7.04 - 28.05.2017

MUSIC TO LAST FOREVER

Olga and Oleg Tatarintsev’s exhibition is dedicated to the Dmitry Shostakovich’s Fourth Symphony. The artists once again address the subject of relations between the artist and the authorities, which had earlier been developed in their installations Instead of Music (2015) and The Nature of Silence (2017).

Wassily Kandinsky wrote: “Form itself, even if it is completely abstract and resembles geometrical form, has its own inner sound and is a spiritual being that possesses qualities which are identical with that form”. The Tatarintsev couple use such forms, which are strictly geometrical, but at the same not completely abstract.

Grindstones and bars – these are the two dominant images of the Saint Petersburg exhibition. One grinds, while the other imposes restrictions on freedom. It is precisely on the basis of such meaning that the Tatarintsev couple applied these items when developing the topic of the “enigmatic” Fourth Symphony. The conundrum is that the performance of the symphony was prohibited following orders from on high in 1936, while the original musical score went missing during the blockade of Leningrad. Nevertheless, the symphony survived and we can hear it.

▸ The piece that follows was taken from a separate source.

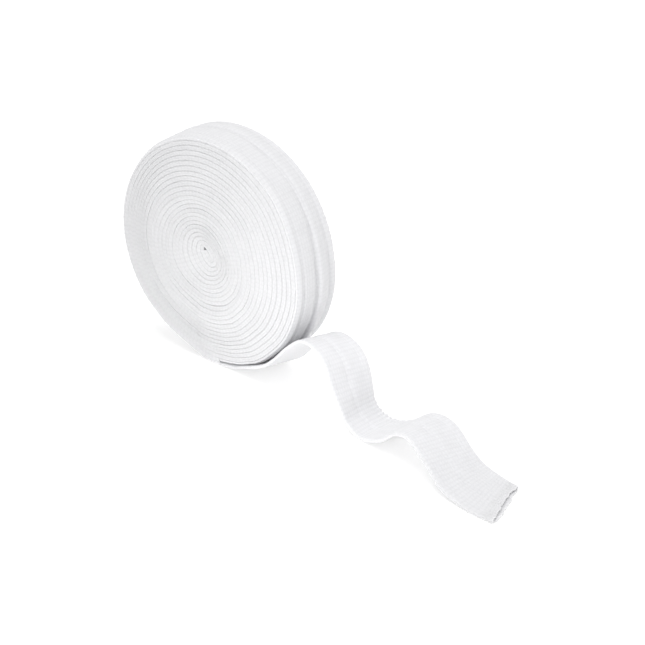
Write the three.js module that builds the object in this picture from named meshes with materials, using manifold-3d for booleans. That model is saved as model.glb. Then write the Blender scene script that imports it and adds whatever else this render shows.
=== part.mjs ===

The music of the spheres and a vertical power structure are incompatible. And the colours in the Grindstone project clash with black. In Oleg and Olga’s main object the vertical power structure is personified by a ceramic grindstone, and harmony by ribbons of fabric that it “sucks in”. The solemn and powerful structure is immobile and its calm is juxtaposed against the nervous respiration of the slender ribbons. However, thanks to the play of overtones on the smooth reflective surface, this calm turns out to be deceptive and temporary.

In her picture series Olga Tatarintseva limits the colour space through the application of black bars. Here we can see the intense interaction of two semiotic systems in development. One involves the use of open colours in their full intensity, harkening back to the American post-war tradition of the “painting of rigid contours”, above all, one can recall here Ellsworth Kelly with his famous Spectrum. The counter-theme continues the experiment of Soviet constructivism with the same approach to the dynamics of lines and surfaces, as manifested in Lyubov Popova’s spatial power constructions. The clash of two styles recalls the conflict of the tragic and the bravura grotesque in the Fourth Symphony.

Here black symbolises mourning and death, suppression and aggression. Parallel bands of brilliant colours move strictly along the vertical, as if nothing other than the boundaries of the actual page can restrict their dissemination. However, the black “twigs” create a second layer, visually restricting the movement of colour surfaces meeting the reader halfway, from the picture. The radiant colours burst through the confined curtain, like a prisoner making his way to freedom.

“If they cut off both my hands, I will still compose music, holding the pen in my teeth”, Dmitry Shostakovich said to his close friend Isaac Glikman. And the entire exhibition by the Tatarintsev couple is a metaphor of creativity that cannot be stopped or supressed. Manuscripts may burn, but music lives on forever.